Then their views dropped. The algorithm shifted. An account got flagged. And months of effort, fucking gone.
I’ve watched creators get banned, reported, shadowbanned, or simply buried by a platform update, with barely a return on all that time invested. No safety net.
No backup. Just a hollow following count on a platform that never actually belonged to them.
Here’s what really bothers me: even when it’s going well, most of these creators are building a following without building a brand.
Those are two very different things, and confusing them is expensive.
A following is attention. A brand is trust. And trust lives somewhere permanent.
Platform Risk Is Real and Most Creators Ignore It
Social media platforms are hyper-brutal. Your reach can crater overnight and you’ll get a vague notification, or nothing at all. Policies change without warning.
Monetisation thresholds shift. Features you built your whole content strategy around get quietly retired.
You don’t own any of it. You’re renting attention at the landlord’s discretion.
A blog? That’s yours. Whether you’re on WordPress, Ghost, or a custom setup, nobody can pull the rug on you.

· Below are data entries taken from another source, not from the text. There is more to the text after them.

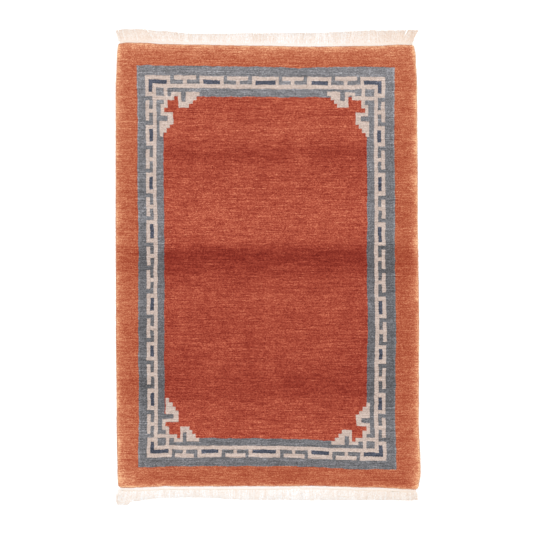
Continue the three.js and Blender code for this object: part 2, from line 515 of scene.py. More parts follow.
class Tree:
    """Adds nodes and links to a shader or geometry tree."""

    def __init__(self, tree: bpy.types.NodeTree) -> None:
        """Empties a tree, to build it anew."""
        self.tree = tree
        tree.nodes.clear()

    def node(
        self,
        kind: str,
        settings: dict[str, Any] | None = None,
        inputs: dict[str | int, Any] | None = None,
    ) -> bpy.types.Node:
        """Adds one node.

        Args:
            kind: The node's type.
            settings: Its properties, set first. `stops` fills a ramp with places and colours.
            inputs: Wires or values for its sockets, by name or by number.

        Returns:
            The node.
        """
        node = self.tree.nodes.new(kind)
        for name, value in (settings or {}).items():
            if name == "stops":
                self._fill_ramp(node.color_ramp, value)
            else:
                setattr(node, name, value)
        for key, value in (inputs or {}).items():
            socket = node.inputs[key] if isinstance(key, int) else self._named(node.inputs, key)
            if isinstance(value, Wire):
                self.tree.links.new(value.socket, socket)
            else:
                socket.default_value = value
        return node

    def wire(
        self,
        kind: str,
        settings: dict[str, Any] | None = None,
        inputs: dict[str | int, Any] | None = None,
        output: str | None = None,
    ) -> Wire:
        """Adds one node and wraps one of its outputs, the first one unless it is named."""
        return Wire(self, self._named(self.node(kind, settings, inputs).outputs, output))

    def math(self, operation: str, *values: Wire | float, clamp: bool = False) -> Wire:
        """Adds a Math node on values and wraps its result."""
        settings = {"operation": operation, "use_clamp": clamp}
        return self.wire("ShaderNodeMath", settings, dict(enumerate(values)))

    def vector(self, x: Wire | float, y: Wire | float, z: Wire | float = 0.0) -> Wire:
        """Joins three numbers to a vector."""
        return self.wire("ShaderNodeCombineXYZ", inputs={"X": x, "Y": y, "Z": z})

    def parts(self, vector: Wire) -> tuple[Wire, Wire, Wire]:
        """Parts a vector into three numbers."""
        node = self.node("ShaderNodeSeparateXYZ", inputs={"Vector": vector})
        return tuple(Wire(self, node.outputs[axis]) for axis in "XYZ")

    @staticmethod
    def _named(sockets: Iterable[bpy.types.NodeSocket], name: str | None) -> bpy.types.NodeSocket:
        """Finds the socket in use that has a name, or the first in use."""
        return next(s for s in sockets if s.enabled and name in (None, s.name))

    @staticmethod
    def _fill_ramp(ramp: bpy.types.ColorRamp, stops: Sequence[tuple[float, Any]]) -> None:
        """Gives a ramp its stops."""
        while len(ramp.elements) < len(stops):
            ramp.elements.new(1.0)
        for element, (place, colour) in zip(ramp.elements, stops):
            element.position = place
            element.color = colour


@dataclass(frozen=True)
class Dye:
    """A yarn's colour, as the display values that it has in the studio's light.

    Values past 255 are for pale threads, which the gaps between them darken. The nap is a lightness
    that carries the yarn's grain and its painted shade and light; where it is painted darker, warm yarn
    is painted deeper as well as darker, so each dye says how strongly its red, green and blue follow
    the nap, and how strongly its grain shows.
    """

    colour: tuple[int, int, int]
    follow: Triple = (1.0, 1.0, 1.0)
    grain: float = 1.0

    def linear(self) -> Triple:
        """Turns the display values into the linear colour that a shader takes."""
        shares = [value / 255 for value in self.colour]
        lit = [s / 12.92 if s <= 0.04045 else ((s + 0.055) / 1.055) ** 2.4 for s in shares]
        return tuple(value / DAYLIGHT for value in lit)

    def under(self, tree: Tree, nap: Wire) -> Wire:
        """Gives the colour under a nap, a lightness that carries grain and painted shade and light: 0
        where it lies evenly and higher where lighter.
        """
        gains = [(nap * share).exp() for share in self.follow]
        inputs = {0: tree.vector(*gains), 1: self.linear()}
        return tree.wire("ShaderNodeVectorMath", {"operation": "MULTIPLY"}, inputs)


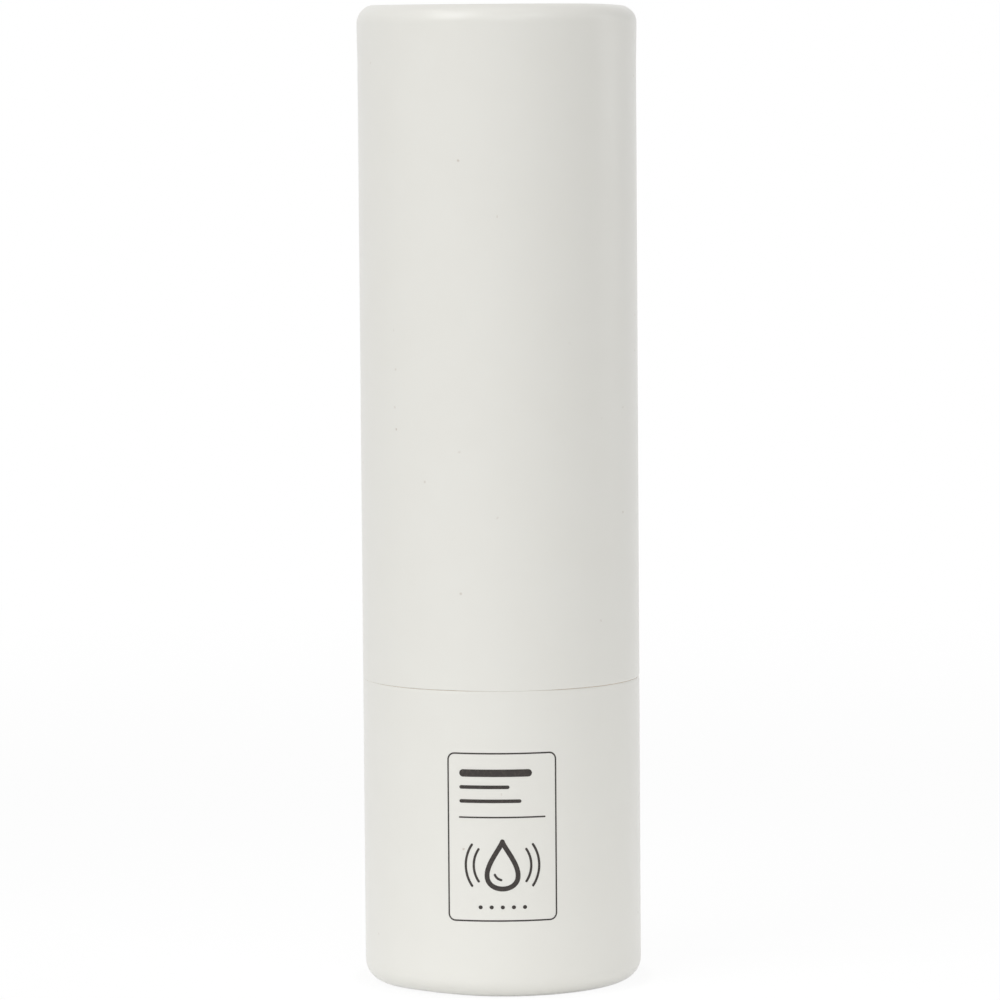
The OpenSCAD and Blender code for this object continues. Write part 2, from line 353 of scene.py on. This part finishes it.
def pressed(h, length):
    """The shift that presses the curl flat: the softly rounded lower one of h and the length, less h."""
    lower = -PRESS_ROUNDING * np.logaddexp(-h / PRESS_ROUNDING, -length / PRESS_ROUNDING)
    return lower - h


def places_round(angle, places):
    """A bell of height 1 at each place round the tube, given as (degrees from the front, spread)."""
    degrees = np.degrees((angle + math.pi) % TAU - math.pi)
    return sum(bell(degrees, place, spread) for place, spread in places)


def dented(angle, h, length, curl_r, dent):
    """How far the curl's crest is knocked down at its dent: a bell round the tube times a soft step up the
    curl."""
    place, spread, depth = dent
    return -depth * places_round(angle, [(place, spread)]) * soft_step(h, length - curl_r, length)


def cut_wave(angle, seed):
    """How far a cut edge keeps back as it waves, from 0 to the mouth's stray: (1 + ripple) / 2."""
    return MOUTH_STRAY * (1 + ripple(angle, MOUTH_WAVES, seed)) / 2


def open_mouth(angle):
    """How far the cap's cut edge stands open: a bell at each open place, as high as its gap."""
    return sum(gap * places_round(angle, [(place, spread)]) for place, spread, gap in MOUTH_OPEN)


def filled_lip(angle, r, near_mouth):
    """How far the rounded lip stands out again where the two mouths are pressed tight: a share of what the
    lip falls short of the case."""
    return TIGHT_FILL * np.clip(CASE_R - r, 0, LIP_DEPTH) * places_round(angle, MOUTH_TIGHT) * near_mouth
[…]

The content stays up. The audience relationship is yours. The SEO compounds over time. It’s one of the only genuinely owned assets in a content creator’s toolkit, and most people treat it like an afterthought.
Over 60% of internet users read blogs regularly. Even in 2026, with AI Overviews and chat agents eating into search traffic, blogs still appear in the top 5 Google results more than 20% of the time.
That’s not a dying medium. That’s a medium that quietly kept working while everyone was arguing about whether it was dead.
Generic Is Dead. POV Is Alive.
Here’s the other shift that I think people are missing.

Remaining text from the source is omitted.